In other words, when we realize how unworthy and worthy we are at one and the same time, all those kinds of ways God wants us to live and all those kinds of ways God wants us to think are not a burden or a hassle, but a joy. I get to do even more than untie Jesus’ sandals. Every day I get to serve Jesus as a humble servant as I serve the other fellow servants in my life – fellow servants to whom I want to show Jesus and for whom I want to be Jesus, some of whom may not right now know Jesus or perhaps are making the way to their heart more and more crooked with every passing day.

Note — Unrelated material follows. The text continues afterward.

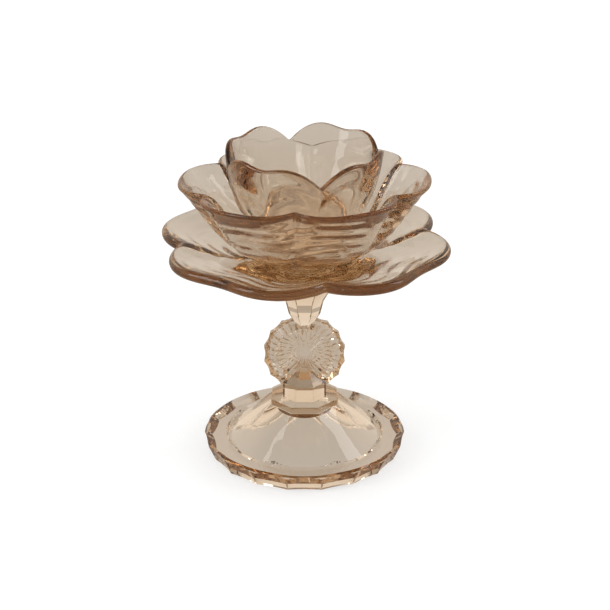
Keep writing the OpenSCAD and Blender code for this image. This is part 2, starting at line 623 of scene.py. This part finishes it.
class HOLDER_OT_stage(Operator):
    """Add the floor, the white surroundings, the softboxes and the camera"""

    bl_idname = "holder.stage"
    bl_label = "Stage"

    def execute(self, context):
        look = context.scene.holder_look
        self.floor(look)
        self.world()
        self.softbox("softbox_left", (-0.9, -0.35, 0.75), 0.4, look.lamp)
        self.softbox("softbox_right", (0.9, 0.1, 0.85), 0.3, 0.6 * look.lamp)
        self.softbox("softbox_low", (-0.4, -0.9, 0.25), 0.03, 0.02 * look.lamp)
        self.camera(context)
        return {"FINISHED"}

    def floor(self, look):
        """Plain floor, white to the camera and a warm grey to the glass."""
        mesh = bpy.data.meshes.new("floor")
        r, z = FLOOR_HALF, -FLOOR_DROP
        mesh.from_pydata([(-r, -r, z), (r, -r, z), (r, r, z), (-r, r, z)], [], [(0, 1, 2, 3)])
        mat = bpy.data.materials.new("floor")
        shader = Shader(mat)
        paths = shader.add("LightPath")
        seen = shader.sock(paths.outputs["Is Camera Ray"])
        through = shader.sock(paths.outputs["Is Transmission Ray"])
        mirrored = shader.sock(paths.outputs["Is Glossy Ray"])
        glassy = (through + mirrored).clamp()
        glow = [seen * FLOOR_SEEN + glassy * (FLOOR_THROUGH * part) for part in WARM]
        paint = look.floor * (1 - glassy)
        surface = shader.add(
            "BsdfPrincipled",
            **{
                "Base_Color": shader.colour(paint, paint, paint),
                "Roughness": 1.0,
                "Specular_IOR_Level": 0.0,
                "Emission_Strength": 1.0,
                "Emission_Color": shader.colour(*glow),
            },
        )
        shader.add("OutputMaterial", Surface=surface.outputs[0])
        new_object("floor", mesh, [mat])

    def world(self):
        """White surroundings, with a darker roof and front where the glass shows them."""
        world = bpy.data.worlds.new("studio")
        bpy.context.scene.world = world
        shader = Shader(world)
        place = shader.add("TexCoord").outputs["Generated"]
        split = shader.add("SeparateXYZ", Vector=place)
        side = shader.sock(split.outputs["Y"])
        up = shader.sock(split.outputs["Z"])
        paths = shader.add("LightPath")
        through = shader.sock(paths.outputs["Is Transmission Ray"])
        mirrored = shader.sock(paths.outputs["Is Glossy Ray"])
        roof = (up * 5.0 - 3.0).clamp()
        front = (side * -4.0 - 2.0).clamp()
        tent = TENT - ROOF * roof - FRONT * front * (1 - roof)
        glassy = (through + mirrored).clamp()
        tints = [1 - glassy * (1 - tent * part) for part in WARM]
        surface = shader.add("Background", Color=shader.colour(*tints), Strength=1.0)
        shader.add("OutputWorld", Surface=surface.outputs[0])

    def softbox(self, name, place, size, power):
        data = bpy.data.lights.new(name, "AREA")
        data.shape = "RECTANGLE"
        data.size = size
        data.size_y = size * 2
        data.energy = power
        obj = bpy.data.objects.new(name, data)
        bpy.context.scene.collection.objects.link(obj)
        obj.location = place
        aim = Vector((0, 0, 0.08)) - obj.location
        obj.rotation_euler = aim.to_track_quat("-Z", "Y").to_euler()

    def camera(self, context):
        data = bpy.data.cameras.new("camera")
        data.lens = 102.86
        data.sensor_width = 36
        data.shift_x = 0.5 / 610
        obj = bpy.data.objects.new("camera", data)
        context.scene.collection.objects.link(obj)
        obj.location = (0, -0.7909, 0.4259)
        aim = Vector((0, 0, 0.0781)) - obj.location
        obj.rotation_euler = aim.to_track_quat("-Z", "Y").to_euler()
        context.scene.camera = obj


class HOLDER_PT_panel(Panel):
    """Sizes, colours and pieces of the holder"""

    bl_idname = "HOLDER_PT_panel"
    bl_label = "Petal tea light holder"
    bl_space_type = "VIEW_3D"
    bl_region_type = "UI"
    bl_category = "Holder"

    def draw(self, context):
        for group in (context.scene.holder_sizes, context.scene.holder_look):
            for key in group.bl_rna.properties.keys():
                if key not in ("rna_type", "name"):
                    self.layout.prop(group, key)
        for operator in OPERATORS:
            self.layout.operator(operator.bl_idname)


OPERATORS = (
    HOLDER_OT_foot,
    HOLDER_OT_stem,
    HOLDER_OT_dish,
    HOLDER_OT_bowl,
    HOLDER_OT_cup,
    HOLDER_OT_films,
    HOLDER_OT_stage,
)
CLASSES = (HolderSizes, HolderLook, *OPERATORS, HOLDER_PT_panel)


def register():
    for cls in CLASSES:
        bpy.utils.register_class(cls)
    bpy.types.Scene.holder_sizes = PointerProperty(type=HolderSizes)
    bpy.types.Scene.holder_look = PointerProperty(type=HolderLook)


def unregister():
    del bpy.types.Scene.holder_look
    del bpy.types.Scene.holder_sizes
    for cls in reversed(CLASSES):
        bpy.utils.unregister_class(cls)


def render_settings(scene):
    cycles = scene.cycles
    cycles.max_bounces = 32
    cycles.transmission_bounces = 32
    cycles.glossy_bounces = 16
    cycles.transparent_max_bounces = 48
    cycles.volume_bounces = 0
    scene.view_settings.view_transform = "Standard"


def main():
    register()
    render_settings(bpy.context.scene)
    bpy.ops.holder.foot()
    bpy.ops.holder.stem()
    bpy.ops.holder.dish()
    bpy.ops.holder.bowl()
    bpy.ops.holder.cup()
    bpy.ops.holder.films()
    bpy.ops.holder.stage()


if __name__ == "__main__":
    main()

So, what would you do if you had a chance to untie your Savior’s sandals? Wouldn’t that be an absolute honor to do that, if he did ask you to do that? If Jesus really did ever ask you to do that, untie those sandals with all your heart, remembering every moment along the way that your unworthiness to do so has been undone – or untied – by the one whose feet you are touching – the one whose feet — later nailed to the cross — were evidence of the worthiness he has given you by removing every ounce of guilt and sin that has ever been part of our lives – the one whose feet walked out of that grave and the bottom of whose feet could be seen forty days later as the disciples looked up and saw him rising to heaven to the right hand of the Almighty God.

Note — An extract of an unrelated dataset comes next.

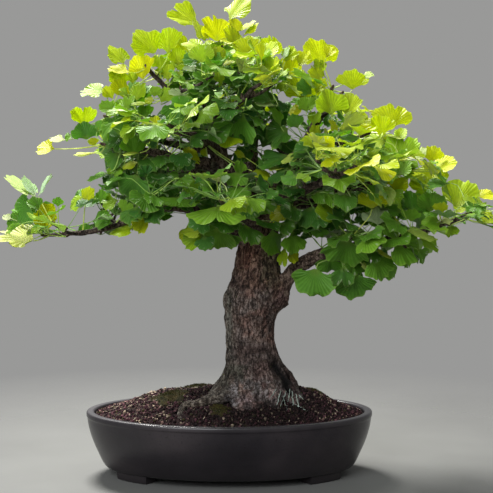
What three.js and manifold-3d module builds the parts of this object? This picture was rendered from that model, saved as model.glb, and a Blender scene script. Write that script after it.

But since you don’t know if Jesus will ever give you the chance to untie the sandals from his feet, do make sure to keep sitting at his feet, like today as you hear the word of John the Baptist prepare you for your Savior’s arrival at Christmas, when unworthy parents and unworthy shepherds and unworthy you and I get to peer over the manger and see those little feet beneath those strips of cloth – and knowing, praise God, where those feet would someday go, so that you and I can know we will someday end up right there with him, no matter what dirty, dusty paths he allows our feet to travel until we get there. Amen.